Liz Wright, an RN, recalls how as a child Adam displayed a maturity beyond his years. “Adam sort of comes from an underdog situation — being of mixed race, growing up in a poor area of the city and losing his father so young. I could have easily lost him to the crime environment in north Omaha.” She said his coming of age amid the near northside’s gang culture offered real temptations he resisted. “He didn’t take that path. A lot of his friends did. And what I admire most about him now is he doesn’t judge people who live that life. He’s a fair person. He’s kind of a keeper of justice.” Such congeniality, combined with male model good looks and a penchant for doing the right thing (he mentors disadvantaged youths), endear Wright to just about anyone he meets. For example, he was elected co-captain of the football squad and was recently voted vice president of the UNO student government.

His coaches — past and present — uniformly sing his praises. Herman Colvin, the head football coach at North High during Wright’s two years on the varsity there, became a father figure to the player. “He’s somebody I have a tremendous amount of respect and love for,” said Colvin, now assistant principal at Monroe Middle School in Omaha. “I really love the guy. He has made some good choices and I’m really happy with his choices. Has he done a lot to make me proud? He certainly has.” UNO Head Football Coach Pat Behrns said, “Adam’s a great guy. He does any type of public service work we ask him to. He’s great with young people. He’s a very classy young man. We’re going to hate to see him go.” Wright’s position coach, Lance Leipold, added, “He’s been a pleasure to work with because of his outstanding work ethic. He’s done a lot of little things to make himself a very quality back for us. But he’s not going to be one of those guys who’s going to be real frustrated if pro football doesn’t work out.

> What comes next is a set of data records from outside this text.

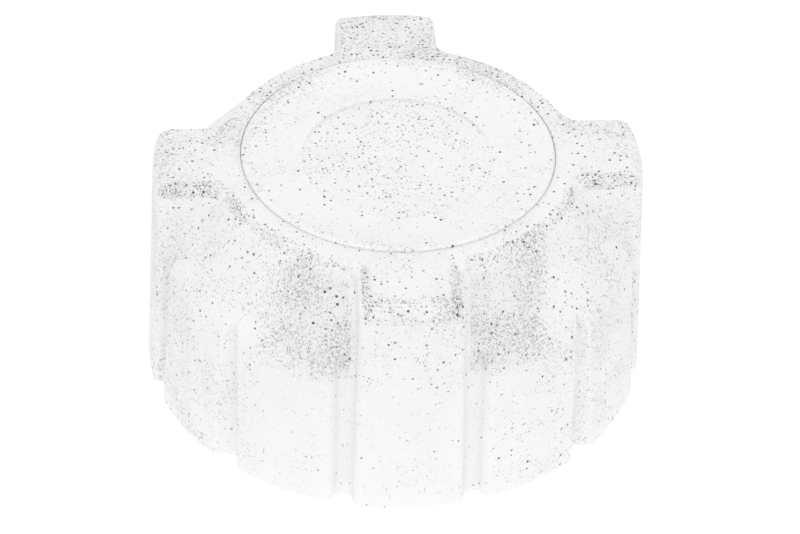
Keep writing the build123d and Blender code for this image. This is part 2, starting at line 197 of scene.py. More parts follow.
def makeSpecks():
    tree, given, result = newGroup(
        "specks", "ShaderNodeTree",
        [("Vector", place3, None), ("Scale", number, 900.0), ("Share", number, 0.3),
         ("Size", number, 0.3), ("Faintest", number, 0.2), ("Scatter", number, 1.0)],
        [("Mask", number)])
    cells = addNode(tree, "ShaderNodeTexVoronoi", {
        "Vector": given["Vector"], "Scale": given["Scale"], "Randomness": given["Scatter"]})
    chance = addNode(tree, "ShaderNodeSeparateColor", {"Color": cells.outputs["Color"]}).outputs
    kept = math1(tree, "LESS_THAN", chance["Red"], given["Share"])
    grown = math1(tree, "MULTIPLY_ADD", chance["Green"], speckLook["spread"],
                  speckLook["smallest"])
    reach = math1(tree, "MULTIPLY", given["Size"], grown)
    core = math1(tree, "MULTIPLY", reach, speckLook["core"])
    dot = fadeOut(tree, cells.outputs["Distance"], core, reach)
    strength = math1(tree, "POWER", chance["Blue"], speckLook["paleBias"])
    depth = mapRange(tree, strength, 0.0, 1.0, given["Faintest"], 1.0, smooth=False)
    tree.links.new(multiplyAll(tree, dot, kept, depth), result["Mask"])
    return tree


ringLook = {
    "risePerMm": 0.71,  # so that upright walls have rings too
    "wander": {"Scale": 0.35, "Detail": 1.0},
    "marks": {"Detail": 2.0},
    "bands": {"Scale": 0.8, "Detail": 2.0},
    "bandContrast": (0.3, 0.7),
}


def makeTurnedRings():
    tree, given, result = newGroup(
        "turnedRings", "ShaderNodeTree",
        [("Vector", place3, None), ("Rings Per Millimetre", number, 6.0),
         ("Runout", number, 0.02)],
        [("Height", number), ("Shade", number)])
    point = scaled(tree, given["Vector"], 1 / mm)
    x, y, z = separated(tree, point)
    radius = math1(tree, "MULTIPLY_ADD", z, ringLook["risePerMm"], flatLength(tree, x, y))
    wander = noise(tree, {"Vector": point, **ringLook["wander"]})
    path = math1(tree, "MULTIPLY_ADD", wander, given["Runout"], radius)
    marks = noise(tree, {"W": path, "Scale": given["Rings Per Millimetre"], **ringLook["marks"]},
                  noise_dimensions="1D")
    bands = noise(tree, {"W": path, **ringLook["bands"]}, noise_dimensions="1D")
    tree.links.new(marks, result["Height"])
    tree.links.new(mapRange(tree, bands, *ringLook["bandContrast"]), result["Shade"])
    return tree


mouldedGrain = makeMouldedGrain()
specks = makeSpecks()
turnedRings = makeTurnedRings()
print("shared effects made")


# Materials: a roughness is a range, and every depth is in millimetres

def newMaterial(name, finish, metallic=0.0):
    material = bpy.data.materials.new(name)
    material.use_nodes = True
    tree = material.node_tree
    shader = tree.nodes["Principled BSDF"]
    shader.inputs["Base Color"].default_value = (*finish["colour"], 1)
    shader.inputs["Roughness"].default_value = sum(finish["roughness"]) / 2
    shader.inputs["Metallic"].default_value = metallic
    place = addNode(tree, "ShaderNodeTexCoord").outputs["Object"]
    return material, tree, shader, place


def addBump(tree, shader, height, depth):
    bump = addNode(tree, "ShaderNodeBump", {"Height": height, "Distance": depth * mm})
    tree.links.new(bump.outputs["Normal"], shader.inputs["Normal"])


def addColour(tree, shader, colour):
    tree.links.new(colour, shader.inputs["Base Color"])


def addRoughness(tree, shader, share, low, high):
    tree.links.new(mapRange(tree, share, 0.0, 1.0, low, high), shader.inputs["Roughness"])


# Moulded skin of the shell and the crown disc: pale, with fine and coarse dark specks, and painted
# shade in zones

skin = {
    "dull": (0.64, 0.64, 0.64),
    "speck": (0.035, 0.035, 0.035),
    "fineSpecks": {"Scale": 4300.0, "Size": 0.62, "Faintest": 0.12},
    "coarseSpecks": {"Scale": 1250.0, "Size": 0.275, "Faintest": 0.55, "Scatter": 0.85},
    "fineStrength": 0.62,
    "coarseStrength": 1.0,
    "patches": (1.1, 0.4),  # how far the mottle gathers the fine specks, and the least of them
    "cloud": 0.05,  # shade of the mottle
    "pitContrast": (0.5, 0.72),
    "pitShade": 0.9,  # shade of the grain where there are many specks
    "leastPitShade": 0.14,  # and where there are few
    "grainShare": 0.5,  # height of the grain beside the depth of a speck
    "grainDepth": 0.03,
    "roughness": (0.44, 0.58),
    "softness": 0.3,  # share of light that passes under the skin
    "softDepth": 1.2,
}


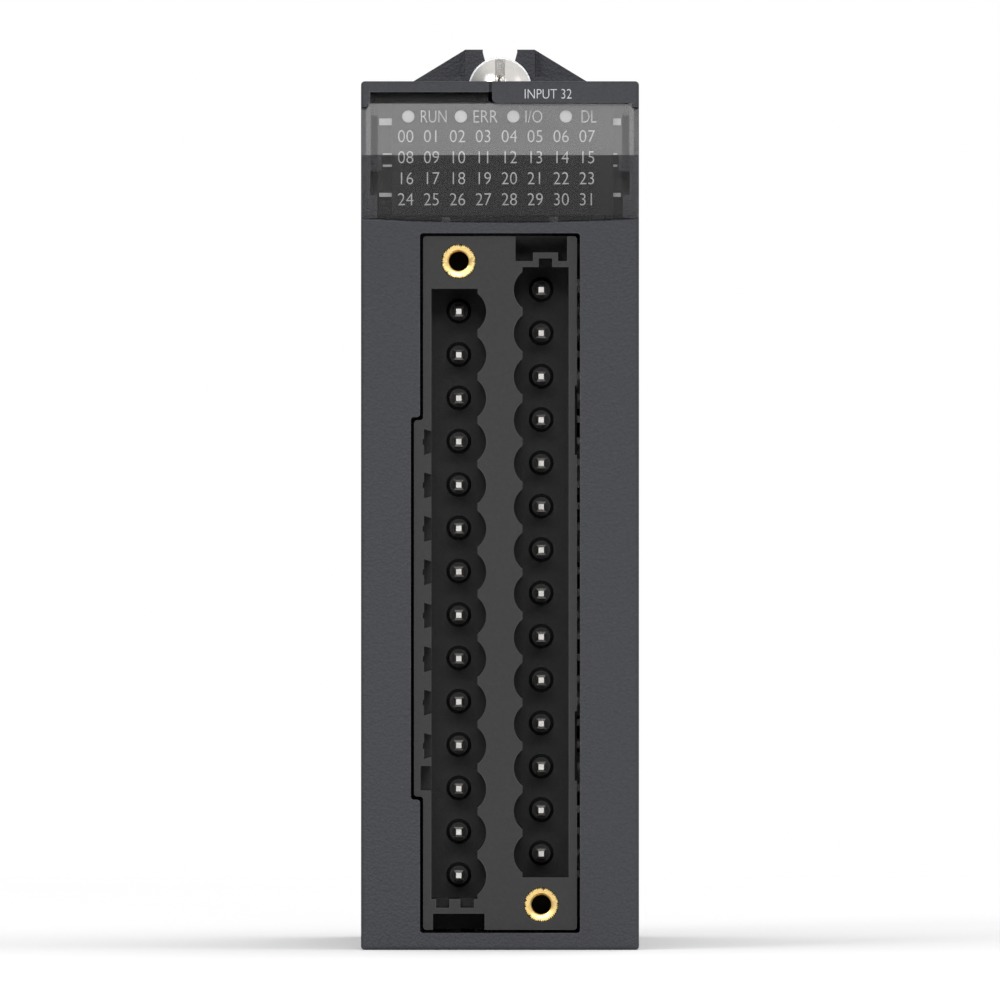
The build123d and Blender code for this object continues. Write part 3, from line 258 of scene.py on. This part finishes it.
def moulded(name, dark, light, roughness, grain_size=0.00025, relief=0.00001, shine=0.5):
    """Moulded plastic: faint flow patches, spark-eroded grain, and glossier edges with a painted
    highlight.
    """
    edge_highlight_share = 0.5
    finish = Finish(name, IOR=1.5, Specular_IOR_Level=shine)
    patches = finish.noise(45, detail=3).clamp(0.35, 0.65)
    cells = finish.grain(1 / grain_size)
    speckle = finish.noise(0.6 / grain_size, detail=1).clamp(0.3, 0.7)
    edge = finish.edges()
    colour = finish.mix(patches * 0.5 + speckle * 0.5, dark, light)
    # Painted edge highlight: the edges are painted a paler colour, in broken patches.
    edge_highlight_colour = tuple(min(1.0, channel * 1.9 + 0.02) for channel in light)
    highlight_patches = finish.noise(160, detail=4).clamp(0.42, 0.62)
    finish.set(Base_Color=finish.mix(edge * highlight_patches * edge_highlight_share, colour, edge_highlight_colour))
    finish.set(Roughness=patches * 0.08 + cells * 0.06 + (roughness - 0.05) - edge * 0.1)
    finish.bump(cells + speckle * 0.4, relief)
    return finish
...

Adam, from day one, has had such a plan in life. Someday, I might be working for him.”

The man instrumental in getting Wright to refuse Division I scholarship offers for UNO, Mid-American Energy CEO and fellow North High alum David Sokol, also commends Wright, whom he speaks of as a kind of protege (Wright has been an intern at Mid-American since 1996). “He has two characteristics I think are particularly important. One is, he has a very high character level. He is very cautious about keeping himself out of situations where, you know, bad things are liable to happen. The second thing is, he is extremely hard working and he has his priorities pretty well laid out. I think he can probably do anything he wants to, whether it’s the NFL or corporate America. We certainly would be more than happy to hire him after graduation.”

Clearly, the NFL is not an all-or-nothing proposition for Wright. It remains what his mom calls “a little boy’s dream.” As Wright himself said, “I’m a realist. I know it’s extremely hard to get there. If the opportunity presents itself, fine. But I’m going to leave my options open and do what’s in the best interests for my future.”

Carrying extra weight as “a cushion” against all the wear and tear he can expect to incur, Wright has his sights set on helping the Mavs make a run for the national title. “The way our defense is playing, if our offense can just control the clock, grind out the yards, get first downs and keep getting in the end zone, we have the potential to win every game.” Being on the sidelines has almost been more than he can take. “It’s killing me. I want to be on the field when we win.” he said. He will do whatever it takes to return. “I’ll argue, scratch and claw to get out there.”